Ivan Henjak (/hɛndʒæk/) (born 9 March 1963) is an Australian former professional rugby league footballer and coach. A New South Wales Country representative half back, Henjak played his club football in the NSWRL premiership, with the St. George Dragons, Canberra Raiders, and Western Suburbs Magpies, and later in England with Hull FC.

He later became head coach for the Brisbane Broncos of the National Rugby League, the second ever, having taken over from Wayne Bennett in 2009. Henjak is also the uncle of Australia international rugby union player, Matt Henjak, while Henjak's son played front row for Australian Schoolboys.

==Playing career==
In 1987 Henjak, while playing for Canberra, was involved in a publicised dispute over an agreement he made to negotiate playing for Newcastle, despite having signed a contract to stay with the Raiders. That year he played at halfback in the Raiders' first grand final, which they lost to Manly.

In 1990, he moved to the Western Suburbs Magpies, being appointed captain. A former student at St Gregory's College, Campbelltown, he had supported the Magpies, later saying, "I followed Tommy. I was a Wests boy." He played 22 games that season, mostly at halfback with Jason Taylor playing five-eighth. With the arrival of new coach Warren Ryan in 1991, he was limited to 11 appearances, sometimes from the bench.

Henjak then moved to St. George for 1992 when they lost the grand final against the Brisbane Broncos, but he did not play that day. This was followed by a final season playing football in England in 1993.

Ivan Henjak played (replaced by substitute Keith Mumby) in Bradford Northern's 20–14 victory over Featherstone Rovers in the 1989 Yorkshire Cup Final during the 1989–90 season at Headingley, Leeds on Sunday 5 November 1989.

==Coaching career==
Henjak became the Brisbane Broncos' reserve grade coach in 1994. He was later promoted to assistant coach under Wayne Bennett.

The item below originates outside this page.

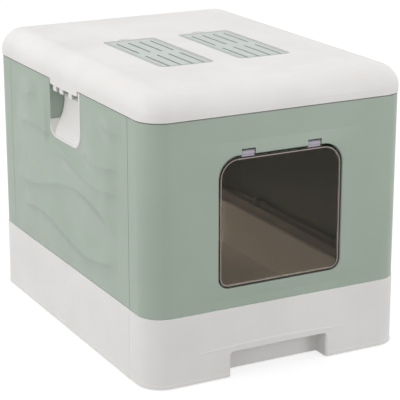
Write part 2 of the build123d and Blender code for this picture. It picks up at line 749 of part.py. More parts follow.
def vent_pocket_cut():
    """Space inside the pocket, its slits, hinge holes and thumb scoop."""
    space = vent_outline(0, POCKET_FLOOR + POCKET_SHEET, HEIGHT + WELD)
    shelf_top = COVER_FOOT - SHELF_GAP
    shelf = vent_outline(-WELD, shelf_top - SHELF_DEEP, shelf_top)
    shelf -= vent_outline(SHELF_WIDTH, 0, HEIGHT)
    space -= shelf & block(-FAR, FAR, VENT_FRONT + SHELF_START, FAR, 0, FAR)
    space += slits(POCKET_FLOOR - WELD, POCKET_FLOOR + POCKET_SHEET + WELD)
    wall_end = VENT_WIDTH / 2 + VENT_WALL
    space += rod_along_x(
        VENT_FRONT + COVER_HINGE, COVER_TOP - COVER_SHEET / 2,
        COVER_PIN_R + COVER_PIN_FIT, VENT_X - wall_end, VENT_X + wall_end
    )
    return space + thumb_ball(THUMB_R)


def lid_shell():
    """Dished lid with two filter pockets and a tab over each finger recess."""
    outer = HALF_W - LID_INSET
    shell = lid_dome(LID_INSET, LID_FOOT, HEIGHT, SHOULDER_R)
    shell -= lid_dome(
        LID_INSET + LID_WALL, LID_FOOT - WELD, HEIGHT - LID_WALL, SHOULDER_R - LID_WALL
    )
    tab = block(
        outer - LID_WALL, outer, RECESS_FRONT + TAB_GAP, RECESS_BACK - TAB_GAP,
        LID_FOOT - TAB_DROP, LID_FOOT + WELD
    )
    shell += both(fillet(tab.edges().filter_by(Axis.X).group_by(Axis.Z)[0], TAB_R))
    shell += both(vent_pocket_body())
    return shell - both(vent_pocket_cut())


def right_lid_clip():
    """Clip inside the lid tab whose fingers ride on the keeper bar."""
    outer = HALF_W - LID_INSET - LID_WALL
    foot = LID_FOOT - TAB_DROP + WELD / 2
    end = TAB_GAP + CLIP_SIDE
    clip = block(
        outer - CLIP_WALL, outer, RECESS_FRONT + end, RECESS_BACK - end,
        foot, LID_FOOT + CLIP_RISE
    )
    bore = BAR_R + CLIP_GAP
    around = bore + CLIP_WALL
    low = BAR_Z - around * math.sin(math.radians(CLIP_REACH))
    for place in CLIP_PLACES:
        near = RECESS_SHIFT + place - CLIP_FINGER / 2
        far = near + CLIP_FINGER
        finger = rod_along_y(BAR_X, BAR_Z, around, near, far)
        finger &= block(BAR_X - WELD, FAR, near, far, low, FAR)
        finger += block(
            BAR_X + bore - WELD / 2, outer, near, far, BAR_Z, foot + WELD
        )
        clip += finger - rod_along_y(BAR_X, BAR_Z, bore, near - WELD, far + WELD)
    return clip


def right_vent_cover():
    """Slotted cover, hinged near its front edge."""
    cover = vent_outline(COVER_GAP, COVER_FOOT, COVER_TOP)
    cover -= slits(COVER_FOOT - WELD, COVER_TOP + WELD, SLIT_EASE)
    edge = VENT_WIDTH / 2 - COVER_GAP
    for side in (-1, 1):
        cover += rod_along_x(
            VENT_FRONT + COVER_HINGE, COVER_TOP - COVER_SHEET / 2, COVER_PIN_R,
            VENT_X + side * (edge - COVER_PIN_IN), VENT_X + side * (edge + COVER_PIN_OUT)
        )
    return cover


def right_filter_pad():
    """Soft carbon pad in the pocket."""
    half = VENT_WIDTH / 2 - PAD_SIDE_GAP
    foot = POCKET_FLOOR + POCKET_SHEET + PAD_LIFT
    pad = block(
        VENT_X - half, VENT_X + half,
        VENT_FRONT + PAD_FRONT_GAP, VENT_BACK - PAD_SIDE_GAP, foot, foot + PAD_HEIGHT
    )
    return fillet(pad.edges().filter_by(Axis.Z), PAD_R)


def save(name, shape):
    """Write one sub-part as its own STEP file."""
    shape.label = name
    export_step(shape, "parts/" + name + ".step")


os.makedirs("parts", exist_ok=True)
save("base_frame", base_frame())
save("front_panel", front_panel())
save("rear_panel", rear_panel())
save("front_wall_pins", wall_pins(-PIN_Y))
save("rear_wall_pins", wall_pins(PIN_Y))
save("drawer_front", drawer_front())
save("drawer_tray", drawer_tray())
save("door_flap", flap())
save("lid_shell", lid_shell())
for side, place in (("right", lambda shape: shape), ("left", left_of)):
    save(side + "_fold_rod", place(right_fold_rod()))
    save(side + "_side_panel", place(right_side_panel()))
    save(side + "_keeper_bar", place(right_keeper_bar()))
    save(side + "_recess_liner", place(right_recess_liner()))
    save(side + "_lid_clip", place(right_lid_clip()))
    save(side + "_vent_cover", place(right_vent_cover()))
    save(side + "_filter_pad", place(right_filter_pad()))
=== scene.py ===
import math

import bmesh
import bpy
import numpy as np
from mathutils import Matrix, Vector


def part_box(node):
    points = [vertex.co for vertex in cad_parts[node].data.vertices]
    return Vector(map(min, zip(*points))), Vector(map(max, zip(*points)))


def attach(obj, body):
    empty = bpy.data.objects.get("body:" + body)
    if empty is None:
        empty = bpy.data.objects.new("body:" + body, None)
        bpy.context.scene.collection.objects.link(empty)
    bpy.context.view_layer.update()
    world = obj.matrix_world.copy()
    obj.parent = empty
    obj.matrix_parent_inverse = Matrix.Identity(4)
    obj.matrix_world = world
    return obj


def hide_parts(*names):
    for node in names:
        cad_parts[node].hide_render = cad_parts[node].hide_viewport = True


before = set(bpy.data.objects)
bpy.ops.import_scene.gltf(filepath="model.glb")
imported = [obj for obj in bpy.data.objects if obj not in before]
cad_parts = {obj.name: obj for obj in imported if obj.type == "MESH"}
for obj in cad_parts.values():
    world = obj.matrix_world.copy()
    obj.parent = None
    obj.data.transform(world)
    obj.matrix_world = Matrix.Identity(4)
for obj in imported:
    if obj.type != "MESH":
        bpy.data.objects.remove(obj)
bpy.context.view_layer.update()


# ---------------------------------------------------------------------------
# Studio.  A seamless white table in an evenly lit white room, with soft
# lamps overhead, on the left and at the right front, and a long lens looking
# down on the left front corner of the box.
# ---------------------------------------------------------------------------
def linear(code):
    """The linear colour of an sRGB hex code."""
    parts = [int(code[i:i + 2], 16) / 255 for i in (0, 2, 4)]
    return [p / 12.92 if p <= 0.04045 else ((p + 0.055) / 1.055) ** 2.4 for p in parts] + [1.0]


def add(tree, kind, links=(), **settings):
    """Adds a node: settings are its properties, links its inputs, as numbers, colours or sockets."""
    node = tree.nodes.new(kind)
    for name, value in settings.items():
        setattr(node, name, value)
    for name, value in dict(links).items():
        if isinstance(value, bpy.types.NodeSocket):
            tree.links.new(value, node.inputs[name])
        else:
            node.inputs[name].default_value = value
    return node


def new_material(name):
    """An empty node material and its output node."""
    material = bpy.data.materials.new(name)
    material.use_nodes = True
    material.node_tree.nodes.clear()
    return material.node_tree, add(material.node_tree, "ShaderNodeOutputMaterial"), material


def new_piece(name, points, faces, material):
    """A mesh object from arrays of points and faces, smooth shaded."""
    mesh = bpy.data.meshes.new(name)
    mesh.from_pydata(points.tolist(), [], faces.tolist())
    mesh.polygons.foreach_set("use_smooth", np.ones(len(faces), bool))
    mesh.materials.append(material)
    piece = bpy.data.objects.new(name, mesh)
    bpy.context.scene.collection.objects.link(piece)
    return piece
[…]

Henjak was vocal about the alcohol culture of young players and their clubs after his nephew Matt Henjak and teammate Haig Sare were involved a drunken pub brawl which left Sare with a broken jaw.

Henjak was interviewed for the position of head coach at the Broncos in 2009 following Bennett's departure and was selected to take over the coaching reins for the 2009 season after Wayne Bennett left to head up St. George Illawarra Dragons.

Henjak's coaching career began well, with wins in all of his first three matches until the Broncos played against Wayne Bennett's Dragons in round four and lost. At round 7, his team had won all but one of their matches and were at the top of the ladder, having won 86% of their matches so far that season. But in a rollercoaster of a season for the new coach, Brisbane spent rounds 16 to 22 outside the top eight. Another turnaround in form saw the Broncos come within one match of the grand final in what was Henjak's début season.

Henjak could not take the Broncos to the 2010 finals, in which the six-time premiers failed to make the finals for the first time in almost two decades. Despite a late season, 10–6 win over eventual premiers St. George Illawarra at home, losses to the Sydney Roosters, Newcastle Knights (both twice), Parramatta Eels, New Zealand Warriors and the Canberra Raiders all proved costly.

On Monday 21 February 2011, it was announced by the Brisbane Broncos that Ivan Henjak had been sacked as head coach, and that his assistant coach Anthony Griffin would be taking over the reins of the club.

In 2014, Henjak was coach of the Sunshine Coast Falcons in the Queensland Cup, but quit the job after just ten games in charge amidst speculation he would be replaced.